Irrespective of the accusations, being forcibly lifted from your place of work or home is a frightening prospect. It’s understood that his wife has received no news of him since then.
Questions Need Answers
As it stands today, nobody knows what crimes Liu Yi and the others have actually committed. However, potential clues about an even higher up “bigger fish” are starting to drip out online. According to some bolder reporters, retired Sports Bureau chief Gou Zhongwen will soon be in the spotlight.

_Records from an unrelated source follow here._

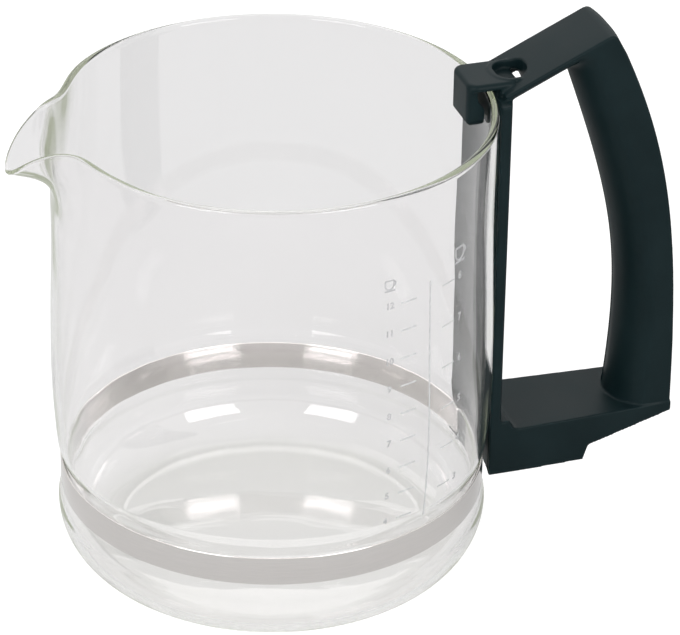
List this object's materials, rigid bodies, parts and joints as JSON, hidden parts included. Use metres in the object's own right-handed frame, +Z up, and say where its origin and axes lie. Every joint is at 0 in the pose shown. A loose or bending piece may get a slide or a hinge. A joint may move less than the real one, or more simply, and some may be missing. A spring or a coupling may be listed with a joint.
{
  "type": "coffee server jug",
  "caption": "Glass coffee server jug with a pulled spout, a sunk steel clamp band and a moulded handle that hooks over the rim and is drawn on by a screw",
  "frame": {"origin": "centre of the base, on the plane the jug stands on", "axes": "+Z up along the jug's axis, +X towards the handle, spout towards -X"},
  "size_m": [0.1965, 0.126, 0.1547],
  "materials": {
    "glass": "clear, fire polished",
    "print": "fired grey print",
    "band_steel": "satin",
    "handle_plastic": "fine satin grain",
    "block_metal": "as cast",
    "screw_steel": "bright plated"
  },
  "bodies": {
    "root": {"glass_jug": "glass", "scale_line": "print", "small_cup_marks": "print", "large_cup_marks": "print", "clamp_band": "band_steel", "handle": "handle_plastic", "draw_block": "block_metal", "clamp_screw": "screw_steel", "clamp_washer": "screw_steel"}
  },
  "joints": []
}
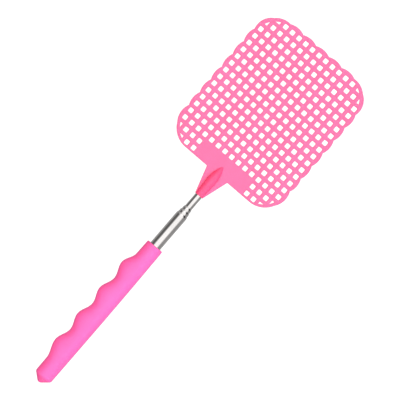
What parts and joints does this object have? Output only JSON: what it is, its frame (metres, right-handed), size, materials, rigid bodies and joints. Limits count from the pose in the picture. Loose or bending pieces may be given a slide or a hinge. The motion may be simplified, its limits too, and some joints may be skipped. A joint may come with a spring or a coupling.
{
  "type": "fly swatter",
  "caption": "Telescopic fly swatter: a flat square-meshed plastic head on a nested steel pole with a ridged soft grip, shown closed.",
  "frame": {"origin": "on the pole's axis, in the plane of the grip's mouth where the pole comes out of it", "axes": "+Y along the pole from the grip to the head, +X across the head away from the finger ridges, +Z square to the head's flat face"},
  "size_m": [0.0928, 0.2965, 0.0136],
  "materials": {
    "head_plastic": "satin",
    "soft_grip": "satin",
    "steel_tube": "polished",
    "shell_metal": "satin",
    "brass_plug": "satin"
  },
  "bodies": {
    "handle": {"grip": "soft_grip", "outer_tube": "steel_tube", "base_plug": "brass_plug"},
    "second_tube_slider": {"second_tube_top_shell": "shell_metal", "second_tube_bottom_shell": "shell_metal"},
    "second_tube_body": {"second_tube": "steel_tube"},
    "third_tube_slider": {"third_tube_top_shell": "shell_metal", "third_tube_bottom_shell": "shell_metal"},
    "third_tube_body": {"third_tube": "steel_tube"},
    "inner_tube_slider": {"inner_tube_top_shell": "shell_metal", "inner_tube_bottom_shell": "shell_metal"},
    "head_body": {"inner_tube": "steel_tube", "swatter_head": "head_plastic"}
  },
  "joints": [
    {"name": "second_tube_slide", "type": "slide", "parent": "handle", "child": "second_tube_slider", "axis": [0, 1, 0], "range_m": [0, 0.1275]},
    {"name": "second_tube_swivel", "type": "hinge", "parent": "second_tube_slider", "child": "second_tube_body", "pos_m": [0, 0, 0], "axis": [0, 1, 0], "continuous": true},
    {"name": "third_tube_slide", "type": "slide", "parent": "second_tube_body", "child": "third_tube_slider", "axis": [0, 1, 0], "range_m": [0, 0.1213]},
    {"name": "third_tube_swivel", "type": "hinge", "parent": "third_tube_slider", "child": "third_tube_body", "pos_m": [0, 0, 0], "axis": [0, 1, 0], "continuous": true},
    {"name": "inner_tube_slide", "type": "slide", "parent": "third_tube_body", "child": "inner_tube_slider", "axis": [0, 1, 0], "range_m": [0, 0.1151]},
    {"name": "head_swivel", "type": "hinge", "parent": "inner_tube_slider", "child": "head_body", "pos_m": [0, 0, 0], "axis": [0, 1, 0], "continuous": true}
  ]
}
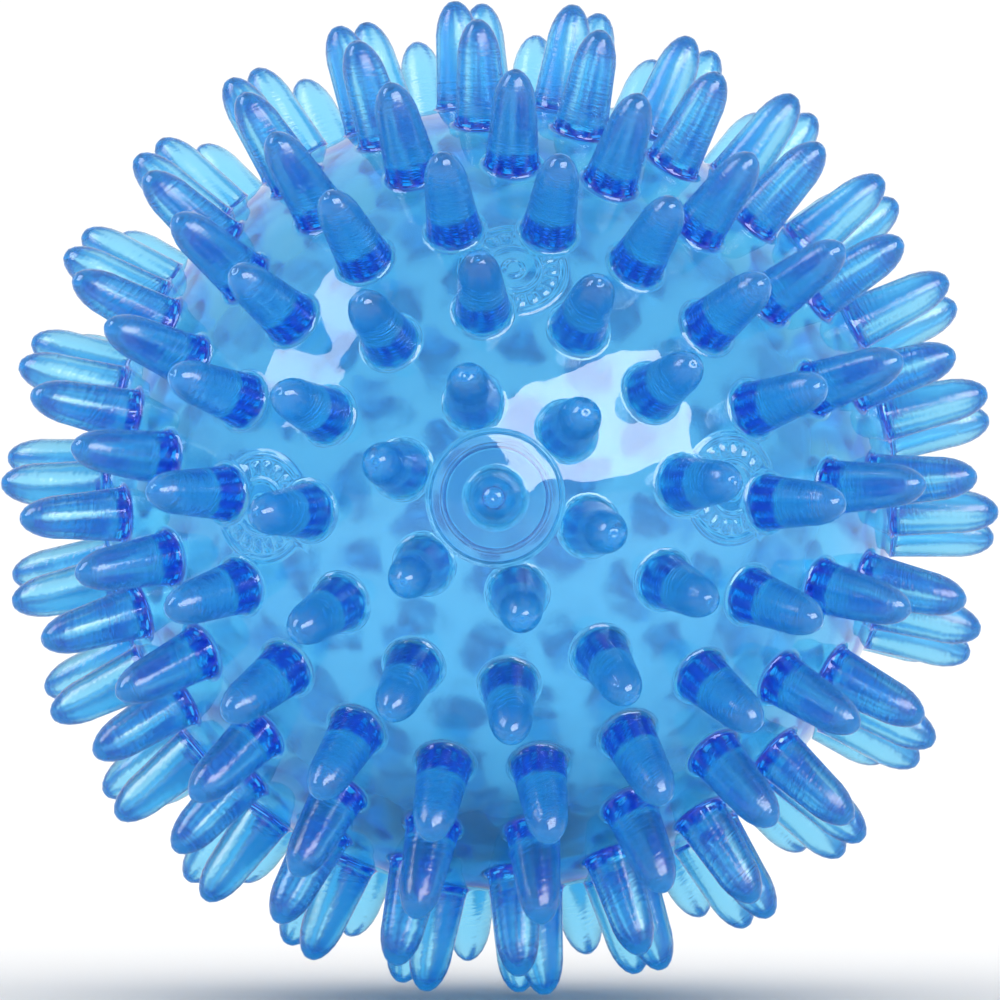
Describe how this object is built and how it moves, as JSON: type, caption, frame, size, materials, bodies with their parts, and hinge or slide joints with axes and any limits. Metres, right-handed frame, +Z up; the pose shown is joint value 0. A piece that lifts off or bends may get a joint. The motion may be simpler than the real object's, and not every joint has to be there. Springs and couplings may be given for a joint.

Gou is currently respected in the industry because the country’s non-football sporting results during his tenure were relatively good. He was elected as Chairman of the Chinese Olympic Committee in 2016 ahead of the 2022 Beijing Olympics & Paralympics. After retiring, he joined the National Committee of the Chinese People’s Political Consultative Conference, one of the most important government advisory bodies. People in the game say that Liu Yi has been tight with Gou’s son for years and suggest that they were involved in several “deeply corrupt projects”. So far, there is no official indication that Gou will be detained.
Not surprisingly, given precedence, very few commentators in China have even ventured the possibility that Liu Yi or any of the others might be convenient fall guys. What comes next is unknown, but the concern for those involved is palpable. What must their families and children be feeling?

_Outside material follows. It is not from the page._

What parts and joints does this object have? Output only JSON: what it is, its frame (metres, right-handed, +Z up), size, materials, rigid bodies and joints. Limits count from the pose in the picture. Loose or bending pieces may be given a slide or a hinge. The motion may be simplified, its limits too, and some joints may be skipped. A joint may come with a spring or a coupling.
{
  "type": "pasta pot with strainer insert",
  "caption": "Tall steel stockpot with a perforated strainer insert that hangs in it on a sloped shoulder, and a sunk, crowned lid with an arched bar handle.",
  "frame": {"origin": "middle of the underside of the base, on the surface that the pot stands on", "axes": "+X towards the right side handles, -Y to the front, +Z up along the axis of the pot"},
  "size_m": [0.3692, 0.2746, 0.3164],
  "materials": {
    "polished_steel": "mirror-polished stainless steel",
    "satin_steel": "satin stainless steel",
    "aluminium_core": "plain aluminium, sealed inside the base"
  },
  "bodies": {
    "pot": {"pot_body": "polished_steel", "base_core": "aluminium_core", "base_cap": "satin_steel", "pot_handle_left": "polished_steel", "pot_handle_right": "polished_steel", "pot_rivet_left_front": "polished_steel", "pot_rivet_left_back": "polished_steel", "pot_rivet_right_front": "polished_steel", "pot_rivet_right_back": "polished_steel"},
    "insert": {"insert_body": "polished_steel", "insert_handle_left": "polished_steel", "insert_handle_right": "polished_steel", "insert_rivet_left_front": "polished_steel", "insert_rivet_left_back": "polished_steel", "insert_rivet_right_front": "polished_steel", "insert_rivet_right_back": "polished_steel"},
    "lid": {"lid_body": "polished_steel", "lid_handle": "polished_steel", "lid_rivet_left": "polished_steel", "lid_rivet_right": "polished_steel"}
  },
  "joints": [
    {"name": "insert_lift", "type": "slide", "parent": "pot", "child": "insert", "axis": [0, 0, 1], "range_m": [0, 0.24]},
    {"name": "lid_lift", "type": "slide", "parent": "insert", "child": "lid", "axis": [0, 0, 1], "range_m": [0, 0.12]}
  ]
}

So, why has this story and all the distressing disinformation been allowed to reign unfettered for so long? What are we meant to make of it all?
One key lies in the fact that this ongoing saga was launched during the festive period. It has been timed to preoccupy us from talk of (cough). The parallels with the 2010-2012 anti-corruption campaign that saw over 50 football people sent to prison cannot be ignored. That long ‘crusade’ employed the same strategy of trickle-down rumors as now. When the people in charge start disappearing, it creates a frightening silence that the masses are invited to fill with relatively harmless digital noise. Who was the ambitious Vice President who used that campaign to bolster his own public credentials? Step forward Xi Jinping.
This is not the end of the Li Tie story. And nor can it be allowed to disappear before everyone has safely reappeared and had the opportunity to speak for themselves. Last week, reporter Li Xuan implicated two women bosses working within the game. There will be more and talk this week about the detention of the head of the CFA’s Xiahe Training Base comes with accusations of sexual favors and money exchanges. There isn’t even time to mention other sports. Li Yaguang, the former Olympic basketball player who went on to become sports chief in the city of Chongqing, was also taken away in January. For now, attention is focused on the fates of those currently in detention and those now waiting with trembling limbs to be taken away at any moment.
All the chatter on the Chinese internet is now about February 9. That date will mark three months since Li Tie had his phone turned off. This is the initial time limit for detention without charge in China. The government must either charge him or let him go – or it could just extend the investigation by another three months. That would suggest that the investigators are still climbing the ladder. How far they reach remains to be seen, but it’s not a pretty scene for either of the two very powerful men that preside over this mess from above.